The Left seems determined to strip all traces of Christianity from the (once) Judaeo-Christian West. Some UK schools are now replacing BC (Before Christ) and AD with BCE (Before Common Era) and CE (Common Era), in the name of ‘inclusion’.
I don’t remember, when Malcolm Fraser’s government introduced multiculturalism here in the late 70s, being told that the inclusion of other cultures would mean the exclusion of our own. But if we don’t defend it, we will surely lose it. Prime Minister Justin Trudeau recently described immigrant Canada approvingly as the world’s ‘first post-national country… there is no core identity, no mainstream in Canada.’
My husband and I recently visited a large and well-known US religious community, where a senior church couple walked us around their major buildings and campus.
Many young people, spotting our guides, came up to say hello and by the end of our tour we had met nearly a score. I had a sudden insight that all the 20-somethings we had met were not only healthy and happy, but they were relaxed. I realised that the ordinary Western youth I knew were anything but relaxed. No angst, no weird fashions, no attitude, no awkward silences, just poised, straightforward and clear-eyed youngsters.
I mentioned this to one of my guides; she replied that these kids knew where they belonged, and where they were going, they didn’t have to make their mark and career in a difficult outside world.
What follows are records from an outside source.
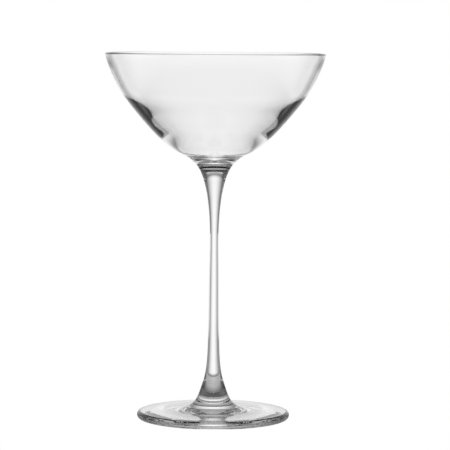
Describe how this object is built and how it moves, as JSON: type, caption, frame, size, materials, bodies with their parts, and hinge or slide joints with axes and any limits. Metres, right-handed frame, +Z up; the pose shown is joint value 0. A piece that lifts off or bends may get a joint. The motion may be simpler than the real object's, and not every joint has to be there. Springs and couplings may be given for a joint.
{
  "type": "martini glass",
  "caption": "Clear stemmed cocktail glass: a wide round-sided bowl on a thin drawn solid stem that flares at both ends, standing on a flat round foot.",
  "frame": {"origin": "centre of the plane that the foot rests on", "axes": "+Z up along the stem to the bowl's lip; the glass is round about Z, so X and Y are free"},
  "size_m": [0.105, 0.105, 0.175],
  "materials": {
    "clear_glass": "fire-polished clear soda-lime glass"
  },
  "bodies": {
    "root": {"bowl": "clear_glass", "stem": "clear_glass", "foot": "clear_glass"}
  },
  "joints": []
}
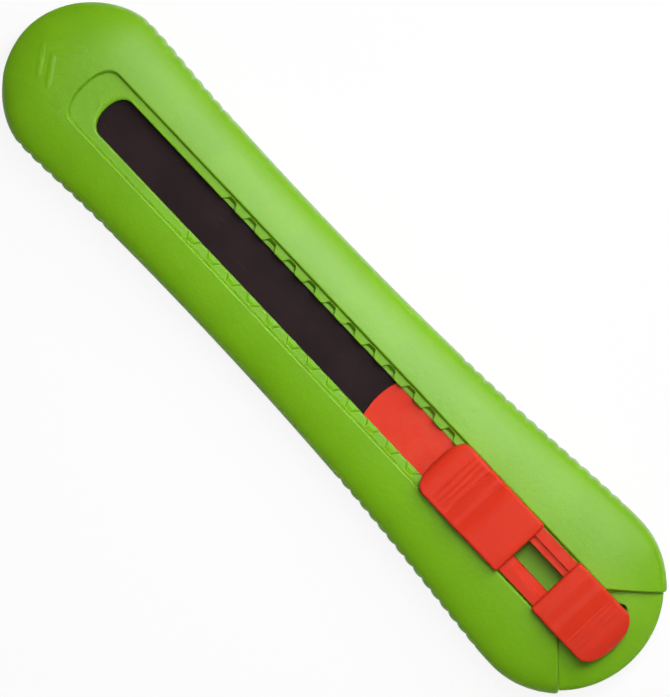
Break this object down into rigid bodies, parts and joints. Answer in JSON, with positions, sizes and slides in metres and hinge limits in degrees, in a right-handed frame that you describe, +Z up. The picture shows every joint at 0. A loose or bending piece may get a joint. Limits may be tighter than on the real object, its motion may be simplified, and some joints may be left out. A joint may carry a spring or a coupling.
{
  "type": "utility knife",
  "caption": "Hand-held knife with a waisted rounded body, a dark one-piece blade behind a long slot, a thumb slider that locks in side racks, and a pull-off end cap.",
  "frame": {"origin": "centre of the bounding box's underside: under the middle of the knife's length and width, on the plane of its flat back", "axes": "+X along the knife from the nose, where the blade comes out, to the end cap; +Z up, out of the front with the slot and the slider; +Y across, to the right when seen from the rear end with the front up"},
  "size_m": [0.16, 0.038, 0.017],
  "materials": {
    "green_plastic": "satin moulded plastic, lime green",
    "red_plastic": "smooth moulded plastic, orange red",
    "coated_blade": "matt dark non-stick coating on steel",
    "steel": "plain bright steel"
  },
  "bodies": {
    "handle": {"front_shell": "green_plastic", "back_shell": "green_plastic", "guide_tray": "green_plastic", "shell_screw_nose_left": "steel", "shell_screw_nose_right": "steel", "shell_screw_tail_left": "steel", "shell_screw_tail_right": "steel"},
    "slider": {"blade": "coated_blade", "blade_peg_front": "steel", "blade_peg_rear": "steel", "blade_carrier": "red_plastic", "slider_bridge": "red_plastic", "rear_pad": "red_plastic", "pivot_pin": "steel", "lock_spring": "steel", "slider_screw_front": "steel", "slider_screw_rear": "steel"},
    "lock_lever": {"lock_lever": "red_plastic"},
    "end_cap": {"end_cap": "green_plastic"}
  },
  "joints": [
    {"name": "slider_slide", "type": "slide", "parent": "handle", "child": "slider", "axis": [-1, 0, 0], "range_m": [0, 0.06324]},
    {"name": "lock_press", "type": "hinge", "parent": "slider", "child": "lock_lever", "pos_m": [0.04, 0, 0.0148], "axis": [0, 1, 0], "range_deg": [0, 5.5], "stiffness_Nm_per_rad": 0.1, "springref_deg": -2.86, "deforming": ["lock_spring"]},
    {"name": "cap_pull", "type": "slide", "parent": "handle", "child": "end_cap", "axis": [1, 0, 0], "range_m": [0, 0.03]}
  ]
}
Maybe. Strict dietary guidelines may explain some of it. Maybe.
Like canaries in a coal mine, those experiencing change are often least able to judge it. Mainstream youngsters would have no idea that their tense, self-centred and complicated modern way of life wasn’t the only option, or even the best one.
As religious values become increasingly marginalised, many Australians will have to decide whether they can put up with living in a de-Christianised society, with all the brave new world, ‘progressive’ options that the Left wants to inflict on us.
Or they will have to withdraw, like some religious minorities in the United States. As someone with conservative Christian values I have already been expelled from Australia’s social majority to a minority in my lifetime, simply by continuing to believe in what most people used to believe in.
Will heterosexual marriage and such cultural baggage as the use of the terms BC and AD come to look like Amish bonnets and horses and carts to curious onlookers from the future? Will people who thought of themselves as part of Australia’s ‘core identity’ have to retreat, just to live what used to be regarded as a normal life?
Judging by the happy young faces I saw in Salt Lake City, this is not a change for the better.